March 25, 2013
Researchers analysed a wide range of environmental samples from Taï National Park, Côte d’Ivoire, to construct an isotopic baseline of the chimpanzee habitat. These environmental samples also included components of the chimpanzees’ diet, such as fruits and seasonal supplements of nuts, ants and termites, and colobus monkey.

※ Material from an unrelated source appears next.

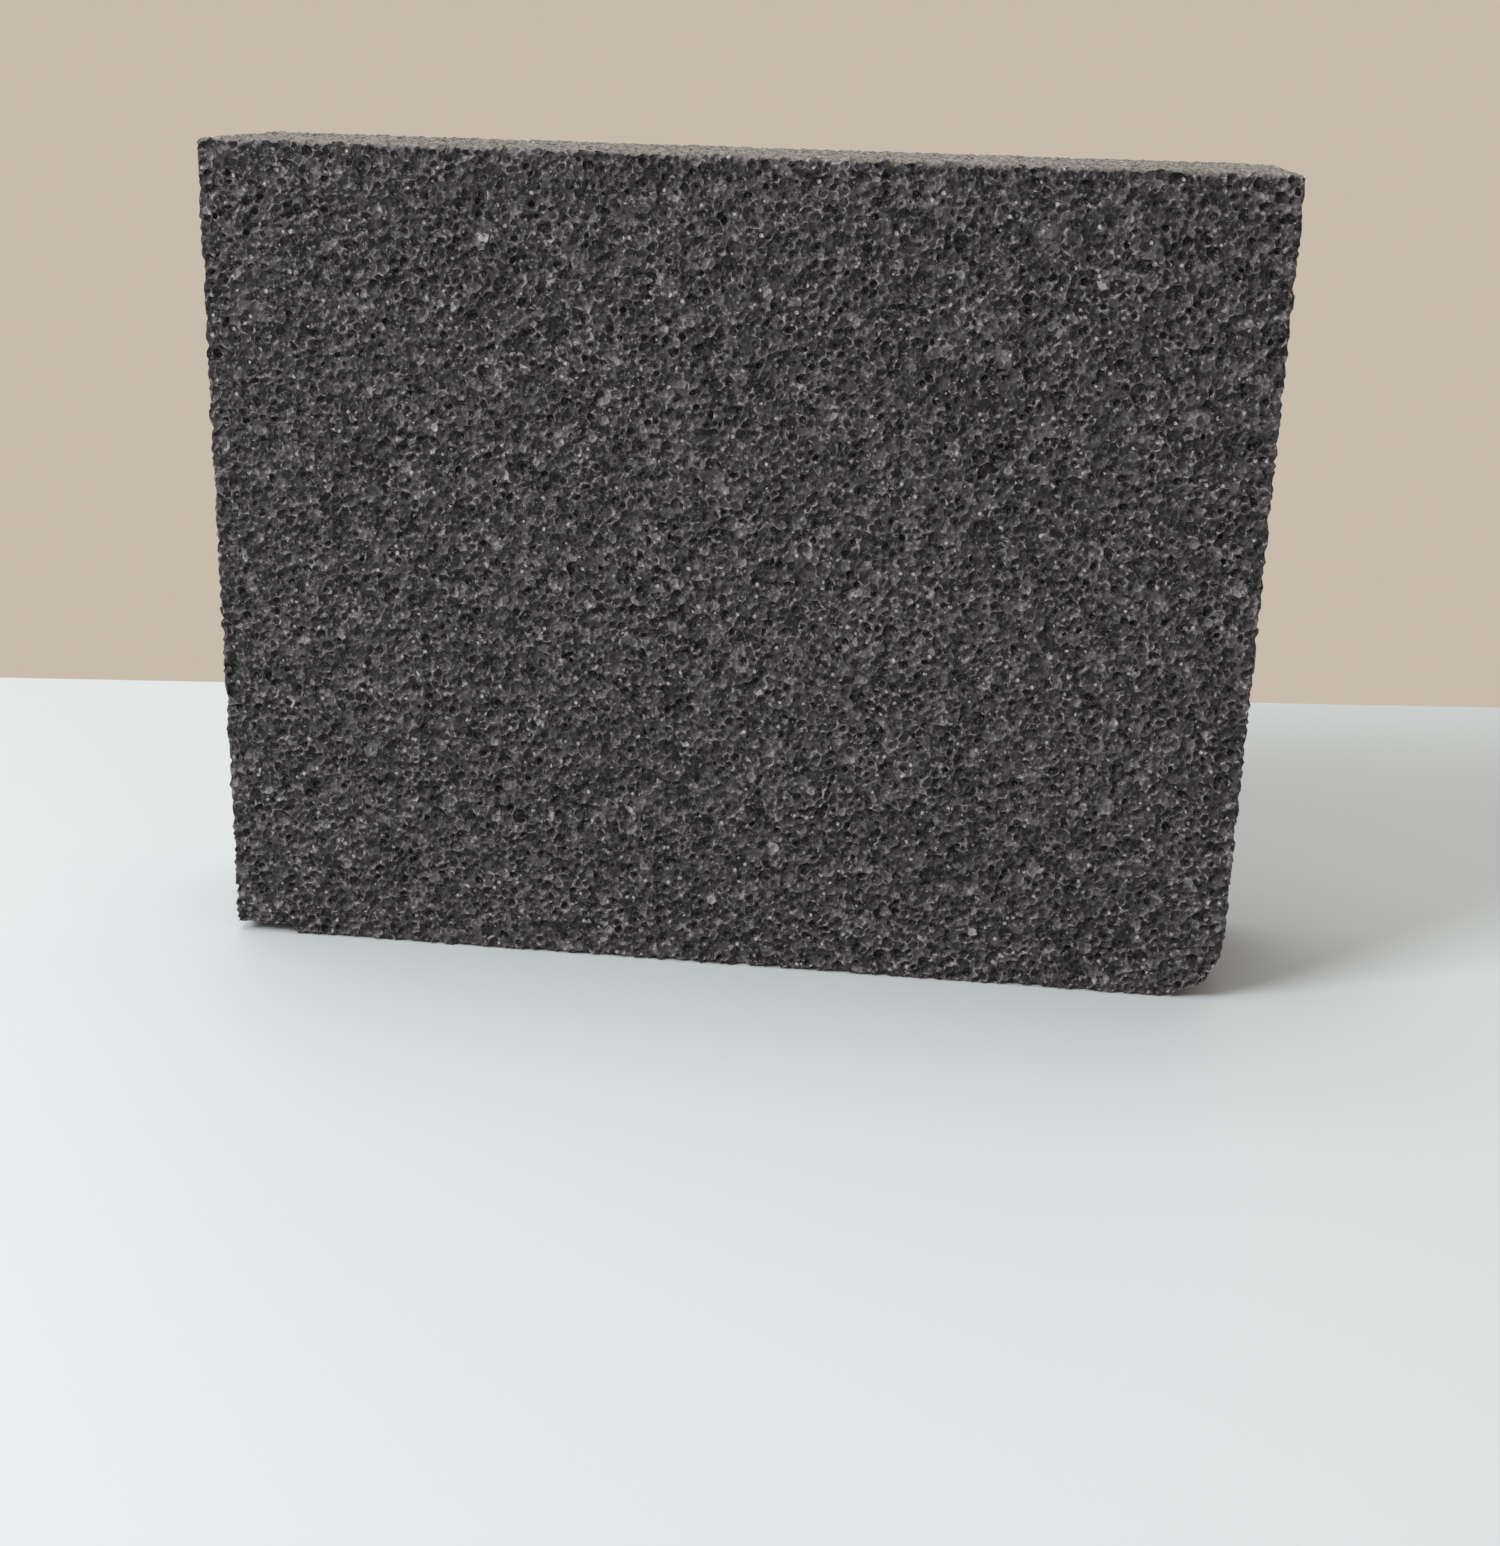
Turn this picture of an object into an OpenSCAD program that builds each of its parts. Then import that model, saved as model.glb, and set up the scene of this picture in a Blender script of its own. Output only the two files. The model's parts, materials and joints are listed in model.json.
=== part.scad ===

Subsequently, the researchers determined the nitrogen isotope values for male and female chimpanzee bone collagen and hair keratin. The result: Meat eating among some of the male chimpanzees is significant enough to result in a marked isotope signal detectable on a short-term basis in their hair keratin and long-term in their bone collagen. “Although both adult males and females, as well as juveniles, derive their dietary protein largely from daily fruit and seasonal nut consumption, our data indicate that some adult males also derive a large amount of dietary protein from hunted meat”, says Geraldine Fahy of the Max Planck Institute for Evolutionary Anthropology.
This result supports behavioural observations on hunting prowess and meat consumption gathered by Christophe Boesch and his team in the Taï National Park over a 30-year period. “Our results reinforce behavioural observations of male-dominated hunting and meat eating in adult Taï chimpanzees, suggesting that sex differences in food acquisition and consumption may have persisted throughout hominin evolution, rather than being a recent development in the human lineage”, says Christophe Boesch, who directs the Department of Primatology at the Max Planck Institute for Evolutionary Anthropology.
“The pattern observed in chimpanzees is quite different from that of recent hunter-gatherers where the game is distributed among the whole group. Comparisons between humans and our closest relatives are crucial to understanding the origins of hunting and meat sharing in the first hominins”, adds Jean-Jacques Hublin, head of the Department of Human Evolution, where the isotopic measurements were conducted.